Multimodal Fusion Strategies Keystroke Data Mouse Data Touch Data Cognitive Data Data-Level Fused Model Feature Extractor Feature Extractor Feature-Level Fused Model Keystroke Model Mouse Model Score-Level Decision Logic Individual Decisions Decision-Level
Fusion Level Description Red Teaming Focus
Data-Level (Early) Raw sensor data from multiple streams are concatenated into a single large vector before being fed into a classifier. This preserves all potential correlations between modalities. Attack data synchronization. Introduce subtle timing mismatches or noise into one channel to corrupt the entire fused representation and cause misclassification.
Feature-Level Features are extracted from each modality independently (e.g., typing speed, mouse curvature). These feature vectors are then combined to form a single input for a classifier. Identify and spoof the most influential features. If the model overweights a specific feature (e.g., scroll velocity), a targeted attack on that feature can bypass the system.
Score-Level (Late) Each modality has its own dedicated classifier that outputs a confidence score (e.g., a probability of being human). These scores are then combined using rules or a weighted average. Manipulate the confidence score of a single, high-weight classifier. A highly convincing mouse movement emulation might generate a score high enough to override weaker scores from other modalities.
Decision-Level Each classifier makes a final binary decision (human/bot). These decisions are combined using logical operators like AND, OR, or majority voting. Exploit the fusion logic. If the system uses an ‘OR’ rule (any single classifier authenticates), focus all effort on defeating the weakest, most easily spoofed classifier.

Red Teaming Fused Systems

Attacking a multimodal system requires a more sophisticated strategy than attacking a single-modality one. Your objective shifts from simple mimicry to achieving *behavioral consistency*. A bot that types at 150 WPM but moves the mouse with jerky, robotic precision creates a detectable contradiction that a fusion model will flag.
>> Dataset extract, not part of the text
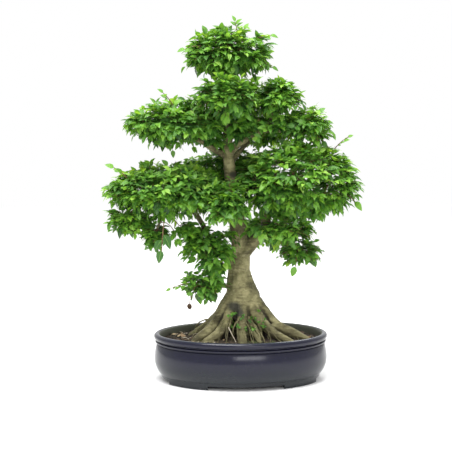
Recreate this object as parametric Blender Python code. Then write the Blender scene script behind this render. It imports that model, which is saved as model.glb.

Probing for Model Weaknesses

Your first task is to determine the fusion strategy and the relative weighting of each modality. You can probe this by submitting carefully crafted inputs:

  • High-Quality Single Channel: Provide a near-perfect human recording for one modality (e.g., mouse movements) while using random or obviously synthetic data for others (e.g., keystrokes). If you are authenticated, it suggests the system heavily weights the mouse data or uses a weak decision-level fusion like an ‘OR’ gate.
  • Conflicting Signals: Generate data that is internally consistent for each modality but contextually inconsistent between them. For example, simulate frantic, high-speed mouse movements and clicks characteristic of gaming, combined with slow, deliberate typing characteristic of writing code. This can stress feature-level and data-level fusion models that have learned correlations between these activities.

# Pseudocode for a score-level fusion model
# Your goal as a red teamer is to discover the weights.

def get_fused_authentication_score(keystroke_data, mouse_data, scroll_data):
    # These weights are the system's secret.
    # Probing can help you estimate their values.
    WEIGHT_KEYSTROKE = 0.5 
    WEIGHT_MOUSE = 0.3
    WEIGHT_SCROLL = 0.2

    # Each model provides a score from 0 (bot) to 1 (human).
    score_k = keystroke_model.predict_score(keystroke_data)
    score_m = mouse_model.predict_score(mouse_data)
    score_s = scroll_model.predict_score(scroll_data)

    # Simple weighted sum for fusion.
    fused_score = (score_k * WEIGHT_KEYSTROKE +
                   score_m * WEIGHT_MOUSE +
                   score_s * WEIGHT_SCROLL)
    
    # A high score from a heavily weighted model can compensate for low scores elsewhere.
    # Example: score_k=0.9, score_m=0.2, score_s=0.1 -> fused_score = 0.53
    # If threshold is 0.5, this passes despite poor mouse/scroll data.
    return fused_score
                

The Challenge of Synthetic Consistency

The ultimate goal for an attacker is to generate a complete, multimodal behavioral profile that is internally consistent. This is a significant machine learning challenge in itself. It requires a generative model that doesn’t just produce realistic keystrokes and mouse movements independently, but understands the latent relationships between them during a given task. For example, when a user is about to click a button, their typing pauses, and mouse movement becomes more deliberate and targeted. Capturing this “behavioral grammar” is the frontier for both attack and defense.

As a red teamer, your inability to easily create such consistent, multimodal synthetic data is a testament to the strength of fusion-based defenses. The systems that are hardest to break are those that have successfully moved beyond analyzing isolated actions to understanding the holistic, orchestrated symphony of human-computer interaction.